At the same time, his writings on the 1948 war, in which he had served as an intelligence officer, were highly critical of Israeli army conduct and the destruction of Palestinian villages. He published the stories "Ha-Shavui" ("The Captive") and "Sipur Hirbet Hiz'ah" ("The Story of Hirbet Hizah") in 1949, and the epic novel Yemei Ziklag ("Days of Ziklag") in 1958. Honest, fabulously written, critical, heartfelt and influential as his writings were, they also contributed to one of Israel's most prevailing cultural, political and psychological trends, that of "shooting and weeping".

This line kept him for many years as a mainstream figure at the same time popular with the left and the intelligentsia for his incisive criticism and beautiful prose.
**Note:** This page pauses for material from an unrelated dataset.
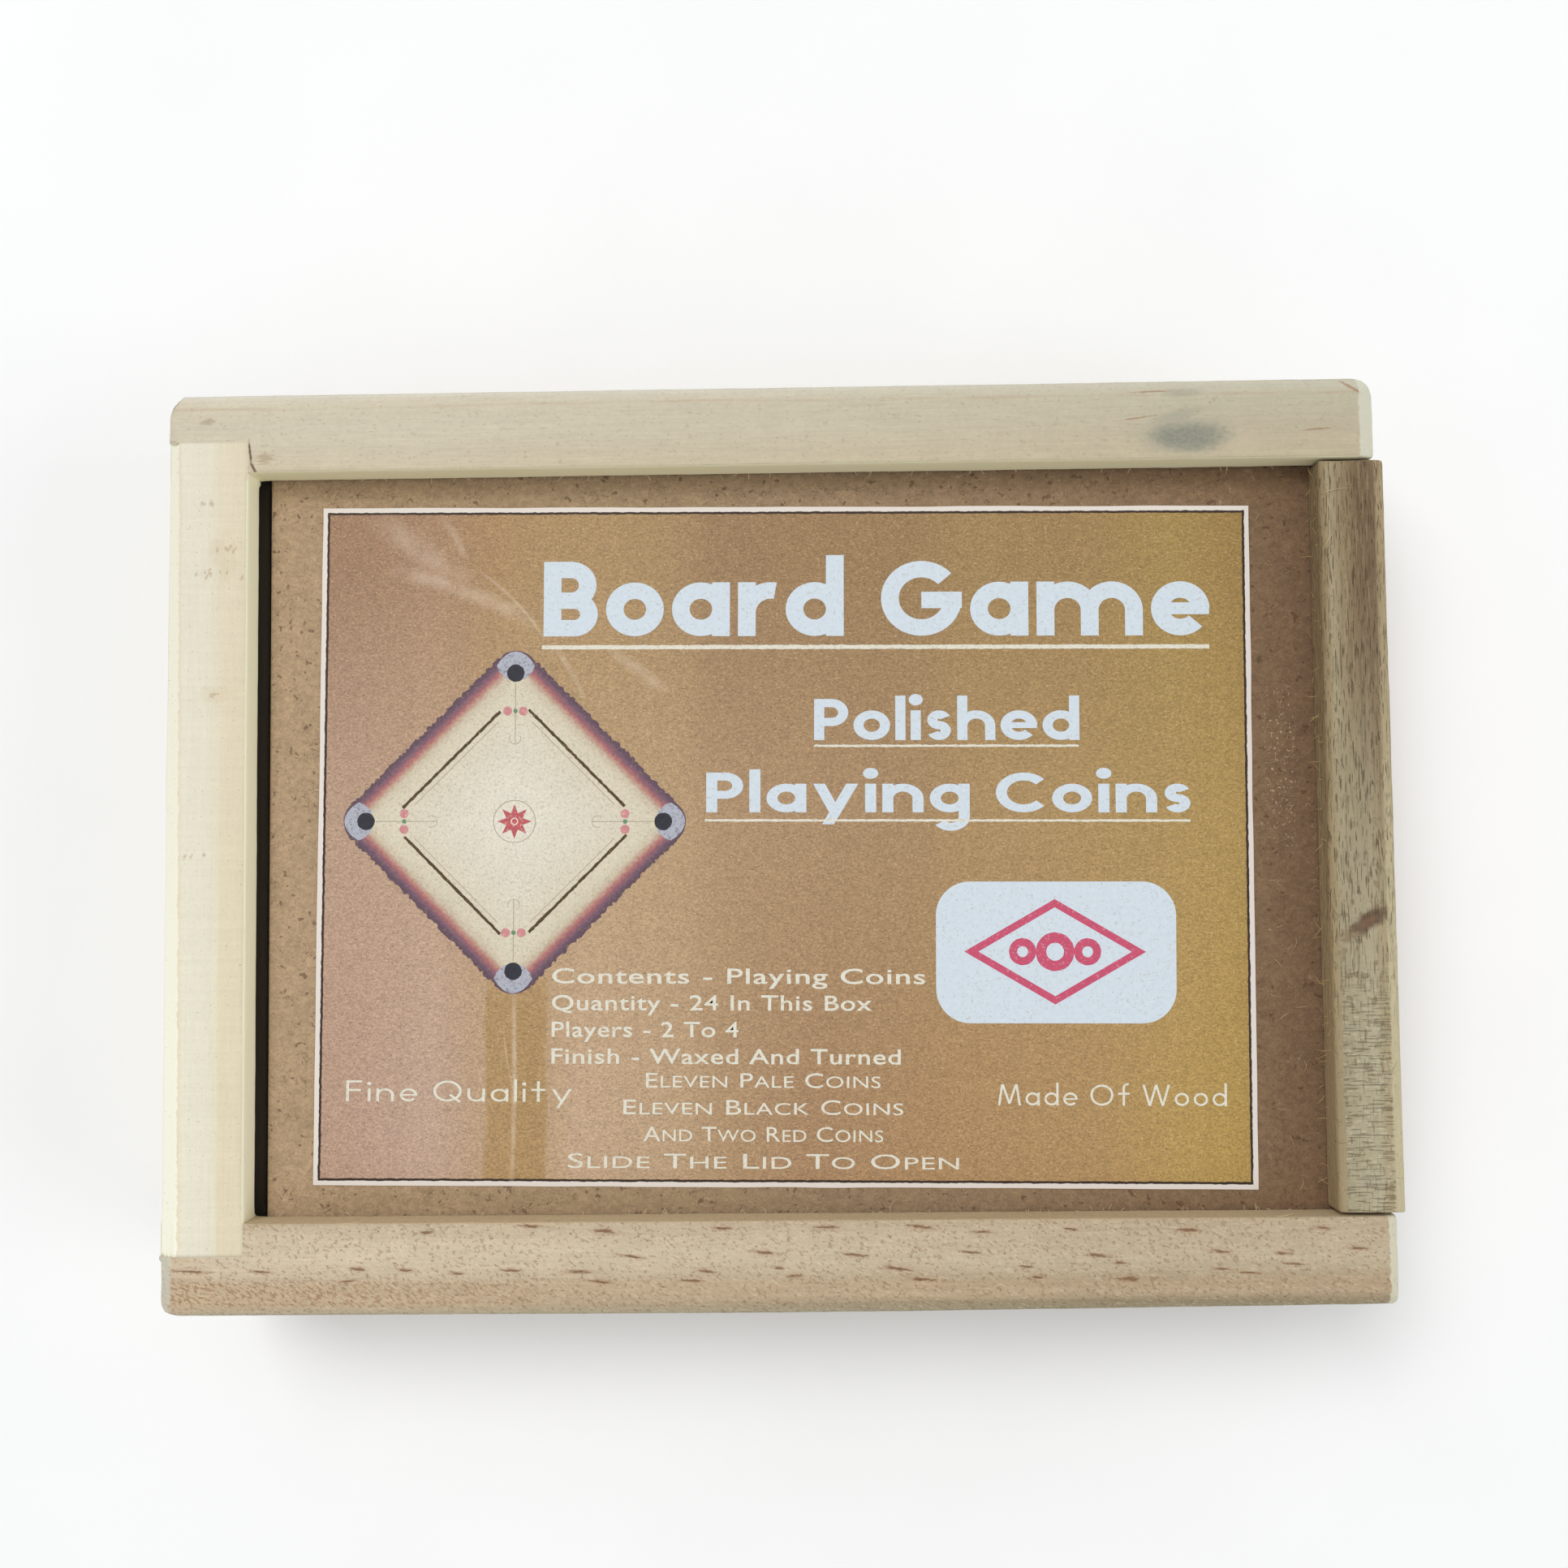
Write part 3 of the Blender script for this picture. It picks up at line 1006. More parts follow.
class Print:
    """Flat inked shapes on the label, gathered into one thin closed mesh. Each shape is a micron
    higher than the last, in turn, so that strokes may cross."""

    def __init__(self, layer=0):
        self.base = node_box("lid_label")[1][2] + INK_LIFT + layer * INK_THICKNESS
        self.shapes = 0
        self.points = []
        self.faces = []

    def heights(self):
        self.shapes += 1
        return self.base, self.base + INK_THICKNESS - 0.0007 * (self.shapes % 13)

    def prism(self, outline):
        """A filled outline, given anticlockwise as points on the label."""
        start, count = len(self.points), len(outline)
        for height in self.heights():
            self.points += [(u, v, height) for u, v in outline]
        self.faces.append([start + i for i in reversed(range(count))])
        self.faces.append([start + count + i for i in range(count)])
        for i in range(count):
            j = (i + 1) % count
            self.faces.append([start + i, start + j, start + count + j, start + count + i])

    def band(self, pairs, closed=False):
        """A strip through pairs of (left, right) points, seen along its way; closed joins its ends."""
        start, count = len(self.points), len(pairs)
        low, high = self.heights()
        for left, right in pairs:
            self.points += [(*left, low), (*right, low), (*right, high), (*left, high)]
        for i in range(count if closed else count - 1):
            here, there = start + 4 * i, start + 4 * ((i + 1) % count)
            for k in range(4):
                m = (k + 1) % 4
                self.faces.append([here + k, there + k, there + m, here + m])
        if not closed:
            end = start + 4 * (count - 1)
            self.faces += [[start, start + 1, start + 2, start + 3], [end + 3, end + 2, end + 1, end]]

    def disc(self, centre, radius, ragged=0.04, seed=1, sides=28):
        rng = np.random.default_rng(seed)
        outline = []
        for i in range(sides):
            turn = 2 * math.pi * i / sides
            reach = radius * (1 + ragged * rng.uniform(-1, 1))
            outline.append((centre[0] + reach * math.cos(turn), centre[1] + reach * math.sin(turn)))
        self.prism(outline)

    def ring(self, centre, radius, width, sides=48, start=0.0, end=360.0):
        """A circle or an arc of line, turning anticlockwise from start to end in degrees."""
        whole = end - start >= 360
        pairs = []
        for i in range(sides if whole else sides + 1):
            turn = math.radians(start + (end - start) * i / sides)
            pairs.append([(centre[0] + reach * math.cos(turn), centre[1] + reach * math.sin(turn))
                          for reach in (radius - width / 2, radius + width / 2)])
        self.band(pairs, closed=whole)

    def line(self, start, end, width, ragged=0.0, seed=2):
        """A bar from start to end whose edges wander by ragged."""
        rng = np.random.default_rng(seed)
        a, b = np.array(start, float), np.array(end, float)
        length = np.linalg.norm(b - a)
        across = np.array([a[1] - b[1], b[0] - a[0]]) / length * width / 2
        count = max(2, int(length / 0.35)) if ragged else 2
        pairs = []
        for t in np.linspace(0, 1, count):
            wander = 1 + 2 * ragged / width * rng.uniform(-1, 1, 2)
            middle = a + (b - a) * t
            pairs.append((tuple(middle + across * wander[0]), tuple(middle - across * wander[1])))
        self.band(pairs)

    def build(self, name, material):
        mesh = mesh_of(name, label_frame(self.points), self.faces)
        return add_piece(name, mesh, [material], "lid", smooth=False)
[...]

In 1959, he won the Israel Prize at the age of 43, one of the youngest recipients of the prize.

After a few years of intensive and fruitful writing, Yizhar started concentrating on his academic work, and did not produce any fiction for 30 years, until the well-received publication of Mikdamot ("Foretellings") in 1992. In his years of literary silence he was a popular professor of education at the Hebrew University of Jerusalem and later professor of Hebrew literature at Tel Aviv University. He contributed comments and articles on literature, politics and society to the Israeli dailies, mainly Haaretz.

In 2003 Yizhar joined a group of other writers who appealed to the Israeli High Court of Justice in an attempt to stop Israel's "targeted assassination" policy, following the assassination of the Hamas activist Salach Shade in Gaza which caused the deaths of 14 Palestinian civilians, including 10 children. The politician Zvi Hendel, a notorious settler and deputy minister of education at the time, called for the exclusion of Yizhar and his ilk "who poison the souls of the children of Israel with their support for the enemy" from the school curricula. Yizhar's writings, regardless, are still predominant in every high-school literature programme in the country.

In recent years Yizhar often commented on Israel's obsession with talk shows and reality television. In one of his last articles he called on anybody who is asked to appear on TV to avoid it at all costs:

Oh people, don't go on television! They invite you only to shut you up; they'll delete you before you get a chance to say a word; they forget you before you even started. They'll promise a taxi there and back, they'll plead with you and flatter your experience and wisdom, but when you sit there with your makeup on, ready to talk, they'll be fed up with you before they've even heard you.